Он поглядел в сторону аэродрома, словно и впрямь хотел удостовериться в том, успеем ли мы вернуться к вылету самолета.

…В тот день, как и следовало ожидать, из Сухуми нас не выпустили. Заночевали в небольшом абхазском домике на сваях. Всю ночь не переставая лил дождь. Мы долго не могли уснуть. Грачья Нерсесович рассказывал удивительные истории. Слушая его, трудно было угадать, где правда, а где вымысел, рожденный безудержной фантазией.

Потом он запел песню – протяжную песню, полную неутешной грусти – добрую песню старого араба. Закончив песню, мастер, не глядя на нас, сказал:

– Не верите… Ни во что не верите… Ни в старого араба, ни в его трубку… Ни в то, что он научил меня песне. А песня существует, понимаете, су-ще-ству-ет!

Нерсесян очень похоже передразнил Валю:

– «Махнем в Константинополь…». Не умеете мечтать по-человечески, фантазировать…

С минуту помолчал, а потом с улыбкой добавил:

– А я вот этой ночью побываю в Константинополе…

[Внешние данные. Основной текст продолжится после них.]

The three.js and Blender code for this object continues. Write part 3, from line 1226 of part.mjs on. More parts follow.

Он лег, повернулся к стене и ушел с головой под одеяло. Я невольно подумал – кто знает, может именно в этом нерсесяновском свойстве разгадка могущества его таланта.

* * *

Осенью сорок первого в театре Сундукяна состоялась премьера патриотической пьесы, не помню теперь, как она называлась. Роль немецкого офицера была поручена Грачья Нерсесяну. В середине первого акта на сцену вышел Нерсесян в форме нациста. И тогда произошло невероятное. Зал взорвался аплодисментами. Зрители дружно приветствовали любимого артиста. И так каждый раз, на каждом спектакле. Лютая ненависть к фашистам не мешала зрителям встречать каждый выход Нерсесяна (пусть даже в эсэсовском мундире) бурными, долго несмолкающими аплодисментами. Эта фанатичная любовь к артисту возымела свое действие – Нерсесяна сняли с роли.

* * *

Не помню как это случилось, то ли Грачья Нерсесович что-то недополучил по договору, то ли увеличился объем роли и ему причитался дополнительный гонорар. Словом, получил он деньги, «неучтенные» Алван (так звали жену мастера).

– Есть предложение. Едем на вокзал, в хинкальную…

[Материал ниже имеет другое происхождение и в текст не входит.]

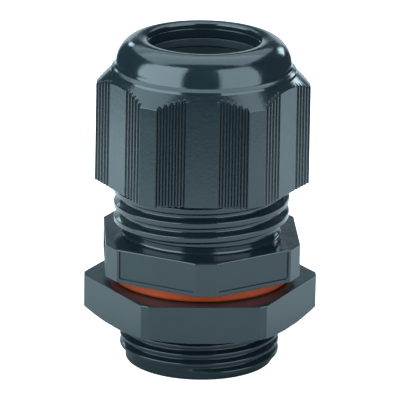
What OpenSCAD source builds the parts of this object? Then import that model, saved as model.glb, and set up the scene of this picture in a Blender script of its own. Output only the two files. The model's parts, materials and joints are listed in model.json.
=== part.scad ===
// Plastic cable gland for a 25 mm entry thread, shown with its cap nut backed off.
// The part stands on the end of its entry thread: Z is the axis, Z = 0 is that end.
// All diameters follow from the entry thread by named walls and steps.
// Screw threads are plain cylinders at their outside diameter.

/* [Entry thread] */
// Outside diameter of the thread that goes through the panel
entry_d = 25; // [20:0.5:40]
// Length of the entry thread, from its end to the hexagon
entry_len = 15.4; // [12:0.2:20]
// Height of the plain end below the first turn of thread
pilot_len = 0.6; // [0.3:0.1:1.5]
// How far the plain end is smaller than the thread, on the radius
pilot_step = 1.1; // [0.6:0.1:1.6]
// Wall from the way through the body to the outside of the entry thread
entry_wall = 2.75; // [2.2:0.05:3.5]

/* [Body hexagon] */
// How far the flats of the body hexagon stand out from the entry thread
hex_rim = 2.5; // [2:0.1:6]
// How far the corners of the body hexagon are cut back
hex_trim = 0.8; // [0.4:0.1:1.5]
// Thickness of the body hexagon
hex_h = 5.3; // [4:0.1:8]
// Turn of the body hexagon from a corner at the front, degrees
hex_turn = 3; // [-30:1:30]
// Plain border round the sunk panel on each flat
panel_border = 1; // [0.6:0.1:1.5]
// Depth of the sunk panels
panel_depth = 0.25; // [0.1:0.05:0.4]

/* [Spigot and clamp ring seat] */
// How far the thread for the cap nut stands out from the entry thread
spigot_step = 1.2; // [0.5:0.1:2]
// Height of the spigot above the body hexagon
spigot_len = 12.6; // [10:0.2:16]
// How far the plain neck lies inside the thread
neck_step = 1.5; // [0.8:0.1:1.6]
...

Спорить с Нерсесяном в подобных случаях было бесполезно. В хинкальной он обнаружил, что денег нет. Видимо, выронил их в пути. Трудно было допустить, что деньги украли – популярность Нерсесяна была «общенародной» (в том числе и у карманников). Потеря эта, впрочем, нисколько не огорчила его:

– Денег дома не ждут, значит скандал не предвидится. А что касается хинкали – какое имеет значение, кто за них заплатит…

Где-то за полночь Нерсесян добрался домой. Жена встретила его «подозрительно приветливо».

– Деньги получил?

Нерсесян насторожился:

– Помилуй, какие? До зарплаты десять дней…

– Деньги, говоришь, не получал? А это что?!

Алван швырнула на стол пачку ассигнаций. Этого никак не мог ждать Грачья Нерсесович. И снова подвела популярность. Заботливые карманники, видимо, опасаясь, что и в их среде найдутся «нечестные», выкрали у Нерсесяна «плохо лежащие» деньги и… принесли жене.

* * *

Близились к концу съемки фильма «Второй караван». На студии «Грузия-фильм» снимали мы эпизоды картины с участием Грачья Нерсесяна. Бекназаров нервничал, спешил. Один за другим закрывались фильмы. Амо Иванович понимал, что этой участи не избежать и нашей картине. И, как на грех, запил Нерсесян. Бекназаров поручил мне, как он выразился, «негласный надзор» за артистом. Поселил нас в одном номере. Я не сводил глаз с мастера. Каждое утро, после «безалкогольной» ночи, мы с ним завтракали в буфете гостиницы и, не заходя в номер, отправлялись на студию. Где обнаруживалось, что… Нерсесян пьян. Каким образом он умудрялся напиться? Когда? Я ни на минуту не оставлял его одного, а при мне он не прикасался к спиртному. Разгадка пришла сама собой. На следующее утро во время завтрака я заметил, что с моего стакана чая поднимается пар, а с нерсесяновского – нет. Как выяснилось, Грачья договорился с официантом, чтобы тот приносил ему вместо чая коньяк. Так дурачил меня Нерсесян в течение нескольких дней.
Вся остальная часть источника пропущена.